Metropolitan News-Enterprise

 

Monday, July 13, 2009

 

Page 1

 

Court: Wal-Mart Not Liable for Its Suppliers’ Labor Violations

 

By KENNETH OFGANG, Staff Writer

 

Foreign workers for companies that supply goods to Wal-Mart Stores cannot sue the giant retailer for violations of labor standards incorporated into Wal-Mart’s contracts with their employers, the Ninth U.S. Circuit Court of Appeals ruled Friday.

The court affirmed a ruling by U.S. District Judge Andrew Guilford of the Central District of California. Guilford, in 2007, granted Wal-Mart’s motion for summary judgment rejecting contract and tort claims on behalf of workers at factories in Bangladesh, China, Indonesia, Nicaragua and Swaziland.

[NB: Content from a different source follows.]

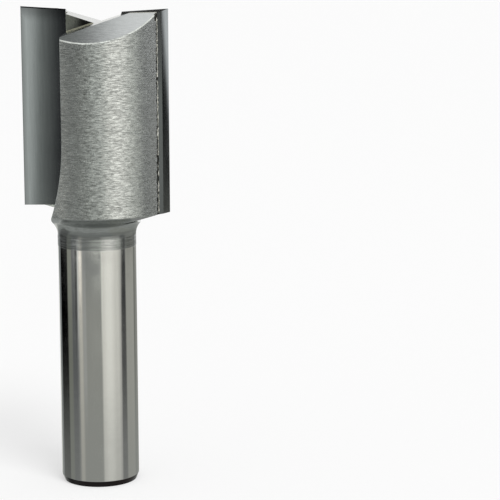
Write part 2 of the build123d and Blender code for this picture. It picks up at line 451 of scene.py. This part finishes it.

The judge also rejected unfair competition claims by California supermarket workers who claimed that Arkansas-based Wal-Mart’s failure to compel compliance with the “standards for suppliers” that have been included in its supplier contracts since 1992 have depressed those workers’ wages. Those plaintiffs did not appeal.

Labor Violations

 The foreign plaintiffs alleged that the companies they worked for failed to pay minimum wage, forced them to work overtime, blocked them from organizing unions, and otherwise violated the standards, which  require the suppliers to obey their own countries’ labor laws and local industry practices. Wal-Mart also reserves the right to monitor compliance, or to hire third-party monitors to do so, and to cancel its relationships with violators.

Wal-Mart contended that while it does its best to monitor conditions in its suppliers’ factories, it is under no legal obligation to do so.

The district judge and the appellate panel agreed that Wal-Mart adopted the standards for its own benefit, not the plaintiffs’. The workers thus could not sue as third-party beneficiaries of the contracts, nor did Wal-Mart owe them any duty under California or Arkansas tort law, the courts said.

Judge Ronald Gould, writing for the Ninth Circuit, said the plaintiffs were making too much of contract language saying the company would “undertake affirmative measures such as on-site inspection of production facilities, to implement and monitor” the supplier standards.

Contractual Terms

Gould explained that the company “reserved the right to inspect the suppliers, but did not adopt a duty to inspect them.” The judge noted that the contracts gave Wal-Mart the right to cancel orders or otherwise refuse to do business with non-complying suppliers, but imposed no consequences on Wal-Mart if it failed to monitor a supplier.

Since the suppliers could not enforce any commitment on the part of Wal-Mart to monitor, the purported third-party beneficiaries couldn’t either, the judge concluded.

Gould also rejected the theory that Wal-Mart was the joint employer of the plaintiffs. Wal-Mart had no control over how the plaintiffs did their work, the judge said.

The jurist went on to reject the workers’ contention that Wal-Mart was being unjustly enriched as a result of the suppliers’ substandard labor practices. To make a claim for unjust enrichment, Gould explained, a plaintiff must have a prior relationship with the defendant.

The plaintiffs were represented by Dan Stormer, Anne Richardson, and Lisa Holder of Pasadena’s Hadsell & Stormer, along with attorneys from the Washington, D.C. firm of Conrad & Scherer. Wal-Mart’s appellate counsel were from the San Francisco office of Morgan, Lewis & Bockius,

The Pacific Legal Foundation, Washington Legal Foundation, and Allied Educational Foundation filed amicus briefs supporting Wal-Mart.

The case is Doe v. Wal-Mart Stores, Inc., 08-55706.